After Meng killed Cheng, however, he did not remain at Lu Prefecture, and instead took his army and returned to his home Xing Prefecture. The people of Lu supported the eunuch Wu Quanxu (吳全勗) to serve as acting military governor. Meanwhile, in 882, the overall commander against Huang, the former chancellor Wang Duo, issued an edict in Emperor Xizong's name making Meng the prefect of Xing. Meng refused to accept the commission, and further put Wu under arrest, claiming that a eunuch could not be an acting military governor. He wrote Wang, requesting that a civilian official be made the military governor. Wang made the official Zheng Changtu acting military governor. Subsequently, Emperor Xizong commissioned Wang Hui to be the new military governor, but Wang Hui, not wanting to travel far to his post and knowing that Meng had control of the three Zhaoyi prefectures east of the Taihang Mountains (Xing, Ming (洺州, in modern Handan, Hebei), and Ci (磁州, also in modern Handan)) anyway, declined to report to Zhaoyi, and instead recommended Zheng. Emperor Xizong agreed, making him instead the director of Chang'an's reconstruction. Zheng reported to Lu, but left after less than three months, leaving Meng in effective control of the circuit.

== Movement of headquarters to Xing and subsequent warfare ==
Meng Fangli thereafter moved the circuit headquarters from Lu Prefecture to Xing Prefecture and claimed the title of acting military governor. He made his officer Li Yinrui (李殷銳) the prefect of Lu. (He was apparently then made military governor, as he was later referred to by that title.) Further, to weaken the power of Lu, as he believed that the people of Lu had a history of overthrowing the military governor, he forced the officers and the wealthy to move their families to the three prefectures east of the Taihang. Knowing that the people of Lu were distressed about these acts, the eunuch monitor Qi Shenhui (祁審誨) had the officer An Jushou (安居受) secretly write Li Keyong the military governor of Hedong Circuit, who had a powerful army, to ask for his intervention. In response, in winter 883, Li Keyong sent his officer He Gongya (賀公雅) to attack Meng, but Meng defeated He Gongya. Li Keyong then sent his cousin Li Kexiu (李克脩), who was able to capture Lu and kill Li Yinrui, taking it over. This started years of warfare between Li Keyong and Meng over the control of Zhaoyi, laying waste to the circuit. In fall 884, at Li Keyong's request, Emperor Xizong named Li Kexiu the military governor of Zhaoyi, thus leaving Zhaoyi with two contending military governors.
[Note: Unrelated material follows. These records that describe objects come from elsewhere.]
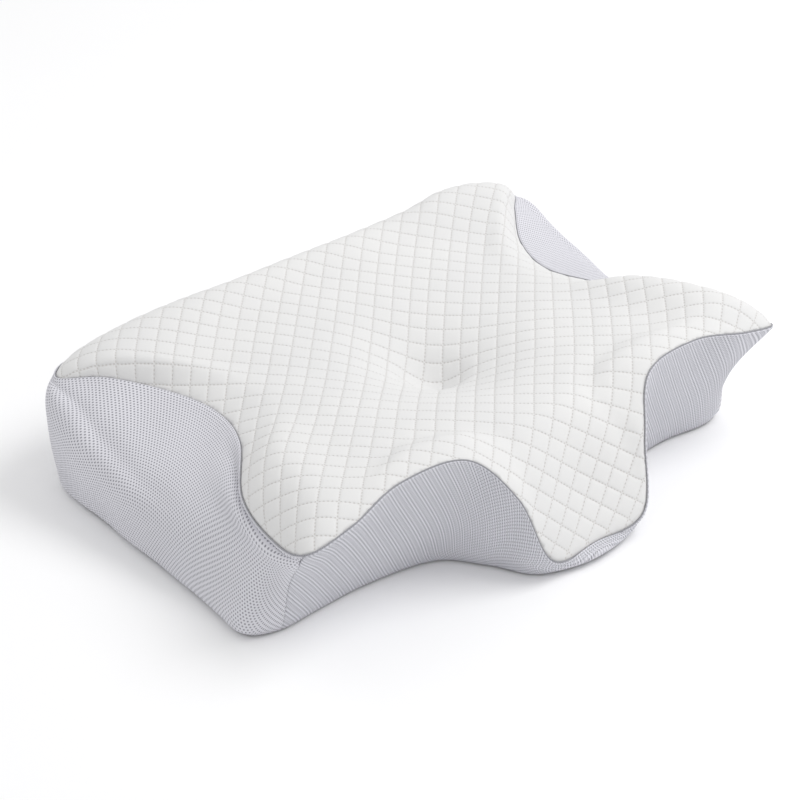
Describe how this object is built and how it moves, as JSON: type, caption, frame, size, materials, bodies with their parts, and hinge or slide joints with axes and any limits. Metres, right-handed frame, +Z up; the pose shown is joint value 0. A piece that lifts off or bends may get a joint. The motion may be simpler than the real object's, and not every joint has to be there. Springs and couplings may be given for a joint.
{
  "type": "contour neck pillow",
  "caption": "Butterfly-shaped contour foam pillow with a quilted top, mesh side walls, a head cradle, arm hollows and a zipped cover.",
  "frame": {"origin": "on the surface that the pillow rests on, on its left-right centre plane, below the head cradle", "axes": "+Z up out of the head cradle, +Y from the neck edge towards the edge behind the head, +X towards the right-hand arm hollow of a person lying on it"},
  "size_m": [0.5606, 0.4239, 0.1272],
  "materials": {
    "quilted_knit": "soft matt knit, diamond quilted",
    "air_mesh": "matt spacer mesh with small staggered holes",
    "piping_yarn": "matt twisted yarn",
    "liner_knit": "thin plain knit",
    "foam": "slow-recovery open-cell foam",
    "zip_tape": "woven tape",
    "zip_coil": "moulded nylon coil",
    "zip_metal": "satin lacquered die-casting",
    "label_satin": "woven satin ribbon"
  },
  "bodies": {
    "pillow": {"foam_core": "foam", "liner_upper": "liner_knit", "liner_base": "liner_knit", "top_panel": "quilted_knit", "side_panel_left": "air_mesh", "side_panel_right": "air_mesh", "front_panel": "air_mesh", "back_panel_upper": "air_mesh", "back_panel_lower": "air_mesh", "base_panel": "air_mesh", "top_piping": "piping_yarn", "base_piping": "piping_yarn", "corner_seam_left": "piping_yarn", "corner_seam_right": "piping_yarn", "zip_tape_upper": "zip_tape", "zip_tape_lower": "zip_tape", "zip_coil_upper": "zip_coil", "zip_coil_lower": "zip_coil", "zip_stops": "zip_metal", "care_label": "label_satin"},
    "slider": {"zip_slider": "zip_metal"},
    "pull_tab": {"zip_pull": "zip_metal"}
  },
  "joints": [
    {"name": "zip_slide", "type": "slide", "parent": "pillow", "child": "slider", "axis": [1, 0, 0], "range_m": [0, 0.26]},
    {"name": "pull_swing", "type": "hinge", "parent": "slider", "child": "pull_tab", "pos_m": [-0.13, 0.2254, 0.048], "axis": [0, 0, 1], "range_deg": [0, 180]}
  ]
}
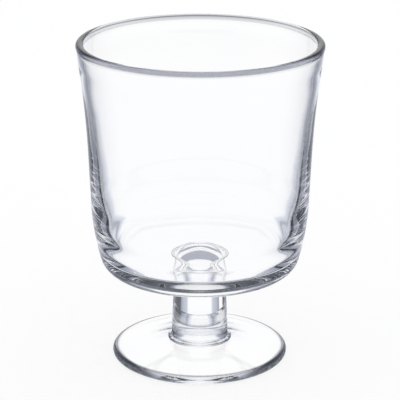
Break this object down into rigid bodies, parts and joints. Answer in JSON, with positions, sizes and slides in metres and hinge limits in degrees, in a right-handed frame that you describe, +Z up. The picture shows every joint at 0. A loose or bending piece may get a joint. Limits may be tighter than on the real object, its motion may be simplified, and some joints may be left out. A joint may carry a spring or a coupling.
{
  "type": "stemmed dessert glass",
  "caption": "Low-stemmed pressed-glass goblet: deep round bowl with rim bead and thick floor on a short solid stem, a thin collar and a shallow conical foot.",
  "frame": {"origin": "centre of the flat ring that the foot stands on, on the table", "axes": "+Z up along the axis of the bowl, stem and foot; the glass is round, so X and Y are free, and the picture is taken from the -Y side"},
  "size_m": [0.088, 0.088, 0.118],
  "materials": {
    "clear_glass": "fire-polished clear pressed glass"
  },
  "bodies": {
    "root": {"foot": "clear_glass", "collar": "clear_glass", "stem": "clear_glass", "bowl": "clear_glass"}
  },
  "joints": []
}
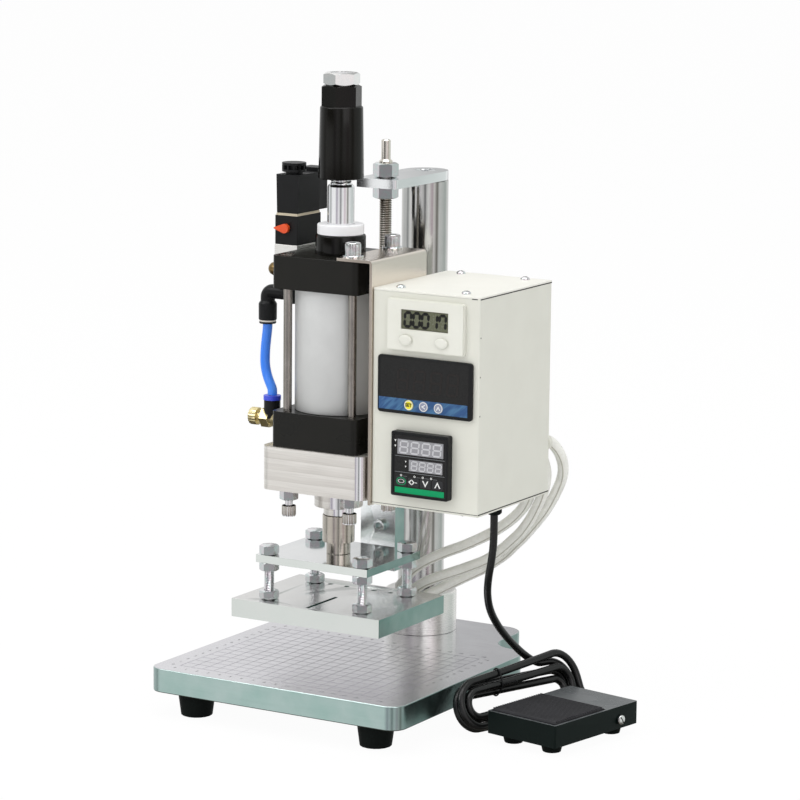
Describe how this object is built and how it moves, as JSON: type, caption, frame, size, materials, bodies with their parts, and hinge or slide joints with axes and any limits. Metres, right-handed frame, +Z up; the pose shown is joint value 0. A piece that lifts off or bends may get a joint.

Meanwhile, because of a dispute between Meng's subordinates Ma Shuang (馬爽) the prefect of Ming and Xi Zhongxin (奚忠信) the commander of the Zhaoyi forces, Ma rebelled in summer 885 to try to force Meng to kill Xi. However, Ma was soon defeated, and fled to neighboring Weibo Circuit (魏博, headquartered in modern Handan). Meng then sent a gift to Weibo's military governor Le Yanzhen and persuaded Le to kill Ma.

In fall 886, Li Kexiu launched a major attack against Meng, capturing a number of cities east of the Taihang and commissioning his officer An Jinjun (安金俊) as the prefect of Xing. In 888, Meng tried to counterattack by having Xi attack Hedong's Liao Prefecture (遼州, in modern Jinzhong, Shanxi). Li Kexiu defeated and captured Xi, delivering him to Li Keyong.

== Defeat and death ==
In summer 889, Li Keyong launched a major attack against Meng Fangli, sending Li Hanzhi and Li Cunxiao against him. Li Keyong's forces soon captured Ming and Ci Prefectures. Meng sent the officers Ma Gai (馬溉) and Yuan Fengtao (袁奉韜) to resist, but Meng's forces were defeated at Liuli Slope (琉璃陂, in modern Xingtai), with Ma and Yuan captured. Li Keyong then put Xing Prefecture under siege. As Meng was suspicious of the officers, the officers resented him, and they were no longer obeying him by this point. In distress, he committed suicide. The soldiers supported his brother or cousin Meng Qian (孟遷) as the acting military governor, but Meng Qian, after some resistance, surrendered, leaving Li Keyong in control of a reunified Zhaoyi Circuit.

== Notes and references ==

- New Book of Tang, vol. 187.
- Zizhi Tongjian, vols. 254, 255, 256, 257, 258.